Show all lines that include the string "frame"; copy each one.

■ Information shown:
»»

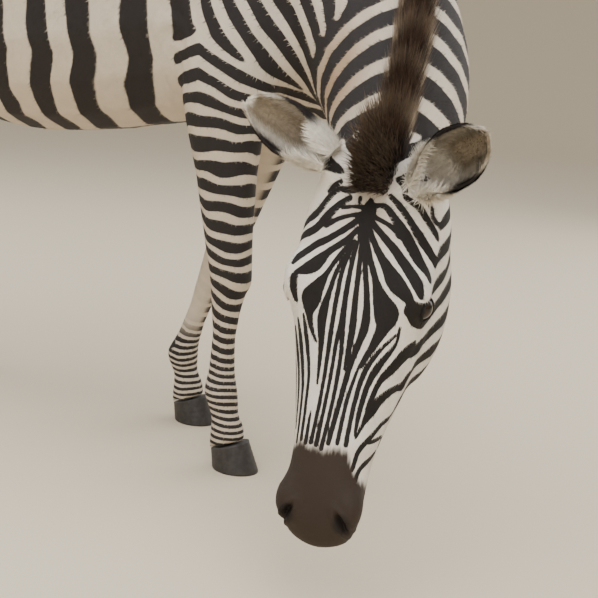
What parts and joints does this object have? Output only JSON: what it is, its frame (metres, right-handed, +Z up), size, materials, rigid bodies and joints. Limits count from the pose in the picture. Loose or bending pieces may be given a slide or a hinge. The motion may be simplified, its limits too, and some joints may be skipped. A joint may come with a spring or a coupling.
{
  "type": "plains zebra",
  "caption": "Life-size plains zebra standing and grazing, head down and turned to its right, striped coat, upright mane and tufted tail.",
  "frame": {"origin": "on the floor, below the middle of the animal's bounding box", "axes": "+Z up; the animal faces -Y, so +X is its left side; the length of the body runs along Y"},
  "size_m": [0.8866, 1.828, 1.2825],
  "materials": {
    "coat": "short flat coat of black and cream stripes",
    "ear": "short soft hair, dark along the rim",
    "hair": "stiff dark hair",
    "horn": "dull dark grey horn",
    "eye": "wet dark brown eyeball"
  },
  "bodies": {
    "root": {"ear_left": "ear", "ear_right": "ear", "eye_left": "eye", "eye_right": "eye", "forelock": "hair", "head": "coat", "hoof_back_left": "horn", "hoof_back_right": "horn", "hoof_front_left": "horn", "hoof_front_right": "horn", "lower_leg_back_left": "coat", "lower_leg_back_right": "coat", "lower_leg_front_left": "coat", "lower_leg_front_right": "coat", "mane": "hair", "neck": "coat", "tail_dock": "coat", "tail_tuft": "hair", "trunk": "coat", "upper_leg_back_left": "coat", "upper_leg_back_right": "coat", "upper_leg_front_left": "coat", "upper_leg_front_right": "coat"}
  },
  "joints": []
}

««

■ Exercise response:
What parts and joints does this object have? Output only JSON: what it is, its frame (metres, right-handed, +Z up), size, materials, rigid bodies and joints. Limits count from the pose in the picture. Loose or bending pieces may be given a slide or a hinge. The motion may be simplified, its limits too, and some joints may be skipped. A joint may come with a spring or a coupling.
  "frame": {"origin": "on the floor, below the middle of the animal's bounding box", "axes": "+Z up; the animal faces -Y, so +X is its left side; the length of the body runs along Y"},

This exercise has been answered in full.